My point? In some sense, there is almost always a choice, regardless of whether someone is "born that way" or not. You have a choice who you tell things to. You have a choice where you live. You have a choice to be rational about the whole thing. There's no need to run around shouting "I'm gay! I'm gay!" unless you simply want to be confrontational. Most homosexuals don't go up to people they've just met and say "Hi, my name's so-and-so, and I'm gay," for the same reason that I don't walk up to every person I meet, male or female, and say, "Hi, I'm Margaret. I'm obviously female, I'm heterosexual, I'm a Capricorn, and I like to [insert pastime here]. If you'd like, I can summarize my sexual history for you as well." It's unnecessary information, inappropriate to the situation, in a lot of contexts, and making a big deal about it is an imposition.
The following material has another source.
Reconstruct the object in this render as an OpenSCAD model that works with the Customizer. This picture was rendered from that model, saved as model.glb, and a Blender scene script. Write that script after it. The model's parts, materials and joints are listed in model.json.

Another point, which follows from that—I have a few gay friends who think that all this uproarious demanding rights that's occurring right now isn't the way to go, that in fact all it's doing is glamorizing/making extremity of the whole idea. They agree that it's a good thing that gay marriage be allowed, and it's also a good idea to let the general public know that an imposition is occurring, that people are being denied a right—but perhaps all this clamorous shouting isn't the only way to go about taking steps forward, neh? Many say the religious right is reactionary—so why provoke them when you know that they'll simply lash out right back? Instead, why not try a bit of subtlety, a bit of (non-anti-Biblical) reasoning, and a bit of tact?


Instead of attacking the Bible, an approach that immediately turns off a lot of people, religious or not, why not just accept the fact that yes, the Bible exists, yes, people believe in it, and then work from there? Churches can define marriage however they want—that's not stopping anyone from passing legislation giving civil unions the name "marriage." You're arguing contradictory points, in that what you want is the state to call it marriage, neh? If that's what you want, don't pick on religion, saying that they're the ones "keeping us down," so to speak. These are completely separate things, and you're not going to change the minds of the religious right by attacking the Bible. It's not as if anyone has written the Ten Commandments into secular law—the influence of religion in the U.S. is more subtle than that.


The problem you will run up against, however, which I talked about a while back here, is that our supposedly secular representatives aren't always separating their religious consciences from their political ones. That's something that we're going to have to take stock of...but I'm not exactly sure how we'd go about it. You can't force people to vote against conscience, regardless of how they derived that conscience.


[[shrugs]] Anyway, I'm not a big passionate advocate of any side in this debate, but I figured those points might be instructive.